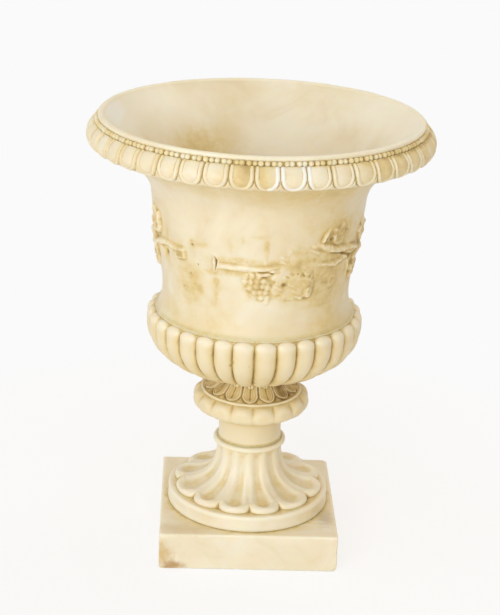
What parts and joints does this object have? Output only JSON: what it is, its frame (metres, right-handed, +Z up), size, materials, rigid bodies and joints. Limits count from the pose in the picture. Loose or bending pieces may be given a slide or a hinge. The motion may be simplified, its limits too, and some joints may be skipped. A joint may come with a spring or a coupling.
{
  "type": "campana urn",
  "caption": "Carved alabaster campana urn: bell-shaped vase on a fluted foot and square plinth, in turned stones held by an iron rod.",
  "frame": {"origin": "middle of the plinth's underside, on the surface that it stands on", "axes": "+Z up along the urn's axis, -Y towards its front, +X to the right as seen from the front"},
  "size_m": [0.2266, 0.2265, 0.3],
  "materials": {
    "alabaster": "polished, slightly translucent, with warm clouds and brown dirt in the carving",
    "iron": "dull, browned",
    "leather": "flattened sole leather"
  },
  "bodies": {
    "root": {"plinth": "alabaster", "foot": "alabaster", "collar": "alabaster", "bowl": "alabaster", "bell": "alabaster", "rim": "alabaster", "tie_rod": "iron", "lower_nut": "iron", "upper_nut": "iron", "lower_washer": "iron", "upper_washer": "iron", "lower_leather_washer": "leather", "upper_leather_washer": "leather"}
  },
  "joints": []
}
§
Description of the task: Reproduce the material exactly, with every line intact.

Written answer:
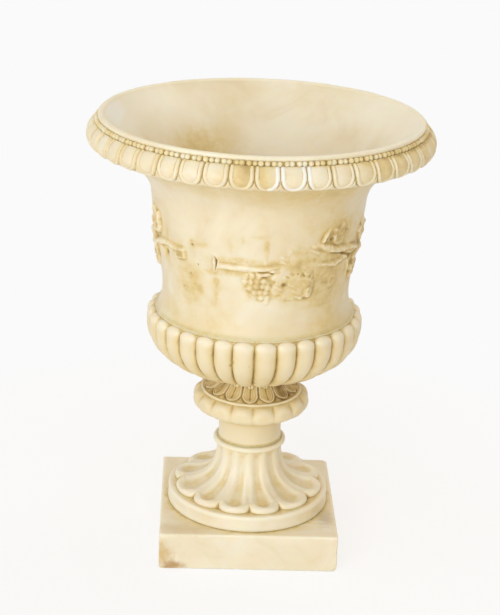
What parts and joints does this object have? Output only JSON: what it is, its frame (metres, right-handed, +Z up), size, materials, rigid bodies and joints. Limits count from the pose in the picture. Loose or bending pieces may be given a slide or a hinge. The motion may be simplified, its limits too, and some joints may be skipped. A joint may come with a spring or a coupling.
{
  "type": "campana urn",
  "caption": "Carved alabaster campana urn: bell-shaped vase on a fluted foot and square plinth, in turned stones held by an iron rod.",
  "frame": {"origin": "middle of the plinth's underside, on the surface that it stands on", "axes": "+Z up along the urn's axis, -Y towards its front, +X to the right as seen from the front"},
  "size_m": [0.2266, 0.2265, 0.3],
  "materials": {
    "alabaster": "polished, slightly translucent, with warm clouds and brown dirt in the carving",
    "iron": "dull, browned",
    "leather": "flattened sole leather"
  },
  "bodies": {
    "root": {"plinth": "alabaster", "foot": "alabaster", "collar": "alabaster", "bowl": "alabaster", "bell": "alabaster", "rim": "alabaster", "tie_rod": "iron", "lower_nut": "iron", "upper_nut": "iron", "lower_washer": "iron", "upper_washer": "iron", "lower_leather_washer": "leather", "upper_leather_washer": "leather"}
  },
  "joints": []
}